- Documents on Democracy
Nigeria
Defying pleas for clemency from world leaders, Nigeria’s military dictatorship executed nine Ogoni men on November 10, having convicted them of inciting others to murder. Among those executed was Ken Saro-Wiwa, a prominent environmentalist, writer, and human rights activist who had been a vocal critic of the Nigerian government. Following are excerpts from a statement that Saro-Wiwa made to a military-appointed tribunal shortly before his execution:
We all stand before history. I am a man of peace, of ideas. Appalled by the denigrating poverty of my people who live on a richly endowed land, distressed by their political marginalization and economic strangulation, angered by the devastation of their land, their ultimate heritage, anxious to preserve their right to life and to a decent living, and determined to usher into this country as a whole a fair and just democratic system which protects everyone and every ethnic group and gives us all a valid claim to human civilization, I have devoted my intellectual and material resources, my very life, to a cause in which I have total belief and from which I cannot be blackmailed or intimidated. I have no doubt at all about the ultimate success of my cause, no matter the trials and tribulations which I and those who believe with me may encounter on our journey. Neither imprisonment nor death can stop our ultimate victory. I repeat that we all stand before history. My colleagues and I are not the only ones on trial. Shell [Oil Company] is here on trial. . . . The crime of the company’s dirty wars against the Ogoni people will also be punished.
On trial also is the Nigerian nation, its present rulers, and those who assist them. Any nation which can do to the weak and disadvantaged what the Nigerian nation has done to the Ogoni loses a claim to independence and to freedom from outside influence. I am not one of those who shy away from protesting injustice and oppression, arguing that they are expected in a military regime. The military do not act [End Page 184] alone. They are supported by a gaggle of politicians, lawyers, judges, academics and businessmen, all of them hiding under the claim that they are only doing their duty, men and women too afraid to wash their pants of urine. We all stand on trial, my lord, for by our actions we have denigrated our country and jeopardized the future of our children. . . .
In my innocence of the false charges I face here, in my utter conviction, I call upon the Ogoni people, the peoples of the Niger delta, and the oppressed ethnic minorities of Nigeria to stand up now and fight fearlessly and peacefully for their rights.
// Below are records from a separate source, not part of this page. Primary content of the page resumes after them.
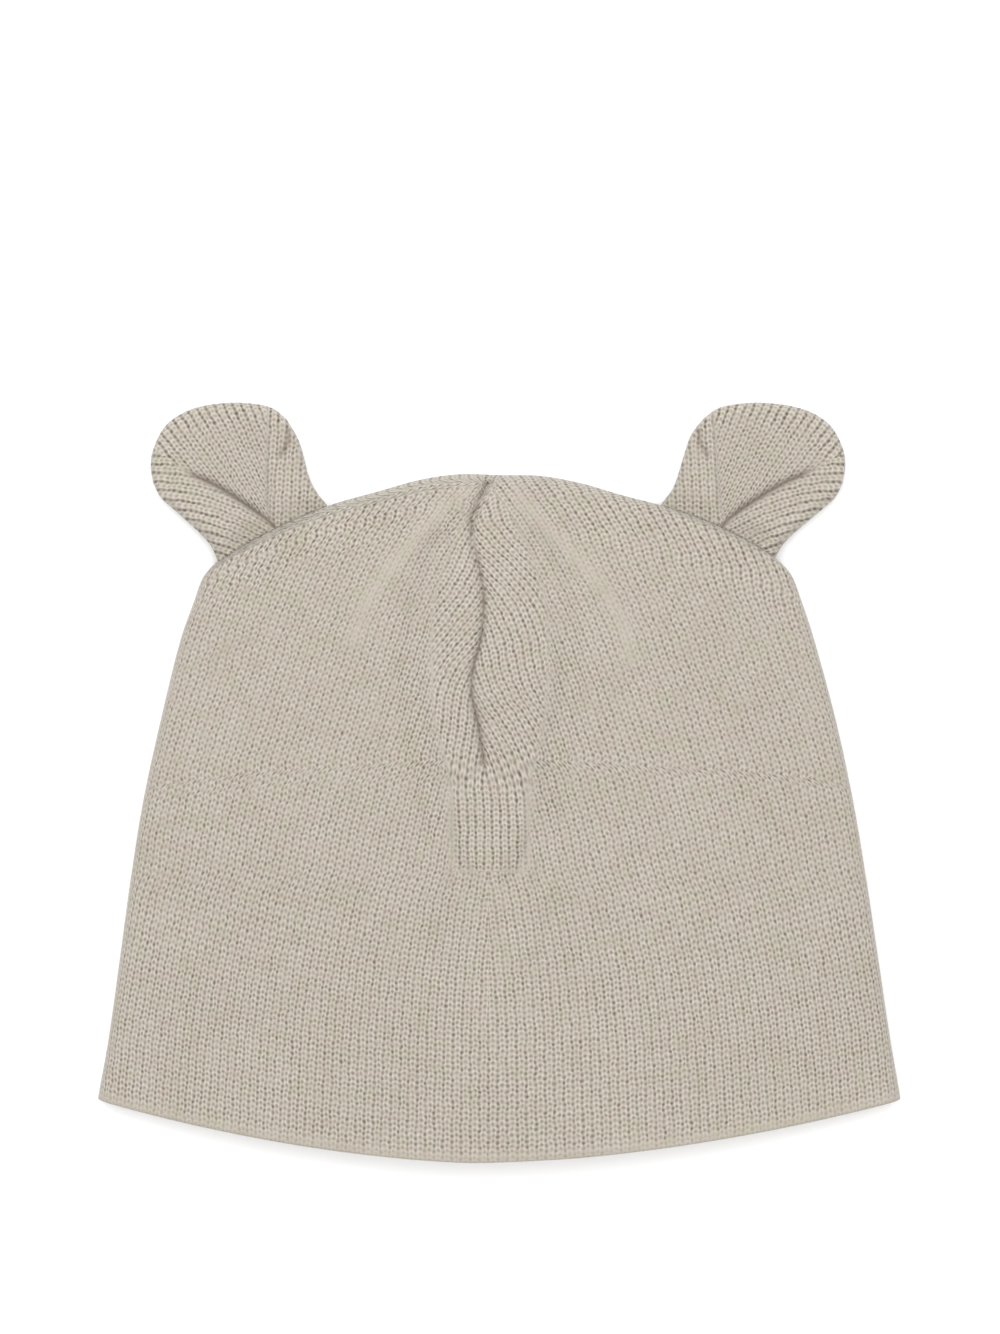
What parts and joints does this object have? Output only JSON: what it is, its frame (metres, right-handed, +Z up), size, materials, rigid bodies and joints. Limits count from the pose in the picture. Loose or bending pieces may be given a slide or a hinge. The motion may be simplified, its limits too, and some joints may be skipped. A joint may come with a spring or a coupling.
{
  "type": "baby hat with ears",
  "caption": "Knitted baby hat lying flat on its back: a tube closed along the crown and open at the hem, with a dart seam down the front and two folded ears on the crown's edge.",
  "frame": {"origin": "on the surface that the hat lies on, under the middle of its bounding box", "axes": "+Z up from that surface through the hat's back and front; +Y from the open hem towards the crown; +X to the right, as seen from above"},
  "size_m": [0.1994, 0.189, 0.0168],
  "materials": {
    "cap_knit": "fine stockinette knit in a warm greige yarn, matt, with a faint heather",
    "ear_knit": "the cap's knit, doubled and folded"
  },
  "bodies": {
    "root": {"cap_body": "cap_knit", "ear_left": "ear_knit", "ear_right": "ear_knit"}
  },
  "joints": []
}
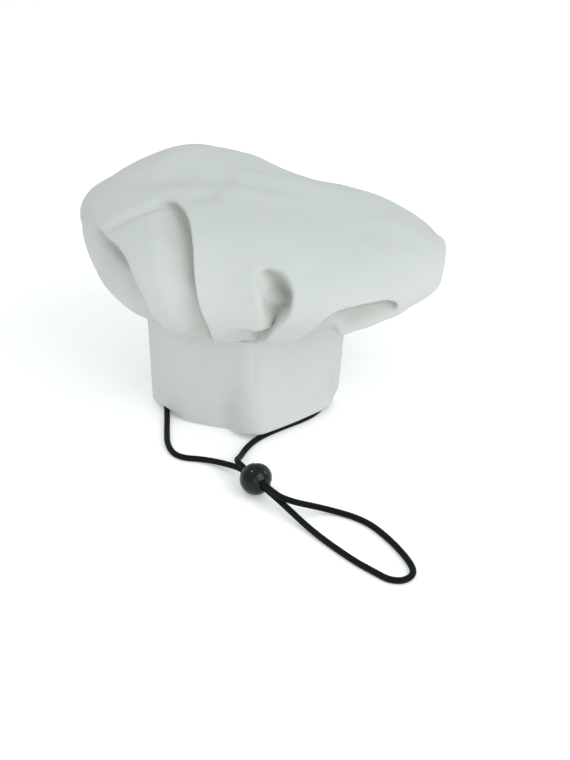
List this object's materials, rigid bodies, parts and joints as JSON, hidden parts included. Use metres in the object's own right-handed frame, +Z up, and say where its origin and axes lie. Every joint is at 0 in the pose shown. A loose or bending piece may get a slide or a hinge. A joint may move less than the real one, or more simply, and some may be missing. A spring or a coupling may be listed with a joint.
{
  "type": "chef toque",
  "caption": "Small pet-size chef toque: floppy pleated crown on an upright stiffened band, with an elastic chin cord and a spring ball cord lock.",
  "frame": {"origin": "centre of the band's opening, on the plane that the rim stands on", "axes": "+Z up through the crown, -Y to the front crease and the cord, +X to the side that the crown droops to"},
  "size_m": [0.1832, 0.2686, 0.1267],
  "materials": {
    "crown_twill": "ribbed cotton twill",
    "band_twill": "cotton twill, pressed flat",
    "interfacing": "stiff non-woven",
    "lining_cotton": "plain cotton",
    "thread": "white sewing thread",
    "tack_thread": "white sewing thread",
    "cord_braid": "black braided cover on an elastic core",
    "lock_plastic": "glossy moulded black",
    "spring_steel": "bright spring wire"
  },
  "bodies": {
    "hat": {"crown": "crown_twill", "band_shell": "band_twill", "band_interfacing": "interfacing", "band_lining": "lining_cotton", "hem_stitching": "thread", "seam_stitching": "thread", "back_seam_stitching": "thread", "elastic_cord": "cord_braid", "bar_tack_left": "tack_thread", "bar_tack_right": "tack_thread"},
    "cord_lock": {"lock_barrel": "lock_plastic", "lock_spring": "spring_steel"},
    "lock_button": {"lock_plunger": "lock_plastic"}
  },
  "joints": [
    {"name": "lock_slide", "type": "slide", "parent": "hat", "child": "cord_lock", "axis": [0.5446, -0.8387, 0], "range_m": [0, 0.008]},
    {"name": "button_press", "type": "slide", "parent": "cord_lock", "child": "lock_button", "axis": [-0.7662, -0.4976, -0.4067], "range_m": [0, 0.0022], "stiffness_N_per_m": 600, "springref_m": -0.001, "deforming": ["lock_spring"]}
  ]
}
History is on their side. God is on their side. For the Holy Koran says in Sura 42, verse 41: “All those that fight when oppressed incur no guilt, and Allah shall punish the oppressor.” Come the day.
Cambodia
For 17 years following Cambodia’s independence from France in 1953, until a military coup d’état in 1970, Prince Norodom Sihanouk dominated national politics. In mid-1993, elections administered by the United Nations led to a new constitution and the reinstatement of the monarchy with Sihanouk as king. (See the article by Julio Jeldres on pages 148–57 above.) Following are excerpts from an interview with Sihanouk conducted by Bernard Krisher and Barton Biggs of the Cambodia Daily and published in that newspaper in March 1995:
In the fifties and sixties I was elected under free elections under the CIC (Commission Internationale de Contrôle), with India as the chairman and Poland and Canada as members. In order to run in the elections, I abdicated the throne to my father, and I won the elections. There was then a party like Lee Kuan Yew’s. I was like Lee Kuan Yew. I was like Mahathir. I was like Suharto. So I cannot criticize them, because I was like them. They might say, “Oh, we imitated Sihanouk.”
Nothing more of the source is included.